Name a fighter, and Lawal will start reeling off details about the guy's footwork, pointing out where the holes are in his defense, and naming the best performances of his career. He knows everybody's record, knows their amateur backgrounds. He knows who can rightfully lay claim to being "world-class" at any one discipline, and it drives him crazy when sportswriters or fans bestow that distinction on someone who hasn't earned it.

"When has Matt Hamill ever wrestled at a world-class level?" he demands. "How can you call a guy world-class if he hasn't competed against world-class competition?"

This guy – the one who's a walking encyclopedia of combat sports – is a long way from the guy you see on TV with the dancing girls and the parasol.

That's because there's a difference between the King and the man. The King is larger than life, but used sparingly. He comes out only on fight night, or whenever the cameras turn on. The rest of the time it's the man who's killing himself in the gym, or breaking down hours upon hours of video, all to ensure that the King acquits himself well once that opening bell rings.

And yet, while the man wins the fights, it's the King who gets all the attention.

"I'm an entertainer," Lawal says. "If you ask the average fan they'll say, 'Oh, there's no place for that kind of stuff in our sport.' Why do you think I get booed so much? Every one of my fights in America, I get booed. I was born outside of Nashville, in Murfreesboro. Then when I went to fight in Nashville I got booed – in my home state!"

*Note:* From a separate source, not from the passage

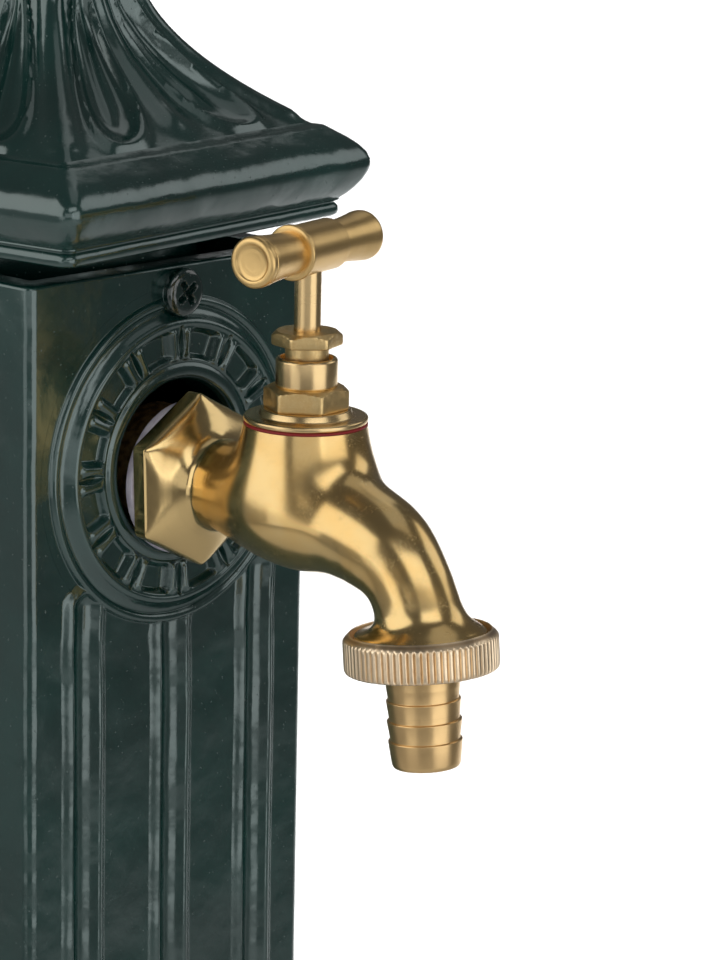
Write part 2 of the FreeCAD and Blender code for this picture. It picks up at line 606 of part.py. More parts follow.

For a guy who claims not to care what the fans think, Lawal spends a lot of time thinking about it. Sure, he has some supporters, he says. But that's not what he tends to focus on. When asked how life as the champion is, he shrugs and says, "Just more hate."

Even in a dominating victory to take the Strikeforce belt from Gegard Mousasi, he points out, he got severely criticized as a lay-and-pray fighter by many fans on the internet.

"I just want to tell those people, if I was laying and praying I would have never got upkicked, idiots. In order for me to lay-and-pray, I'd have to be on him just holding him and he'd never be able to upkick me. I was posturing up, trying to land punches. I actually punched myself out the first two rounds because I was so anxious to hit him."

So why does a person who thinks his critics have no idea what they're talking about pay so much attention to them?

Probably because more than anything else, Lawal wants to be remembered as one of the great ones some day. He may talk about being a "moneyweight" fighter, or being a member of Team GDP, but to some extent that's just part of the act.

"I love money, but I'd rather be the best and broke, than not the best and rich," he says.

In the end, he's not in this just to get your money any more than he's in this to be your friend. He doesn't love you, doesn't need you, and doesn't lie about it. In at least that regard, the King and the man have something in common.

"What it comes down to is, can you sleep at night knowing that you're not the best?" he says. "That there's someone out there better than you? I can't live with that."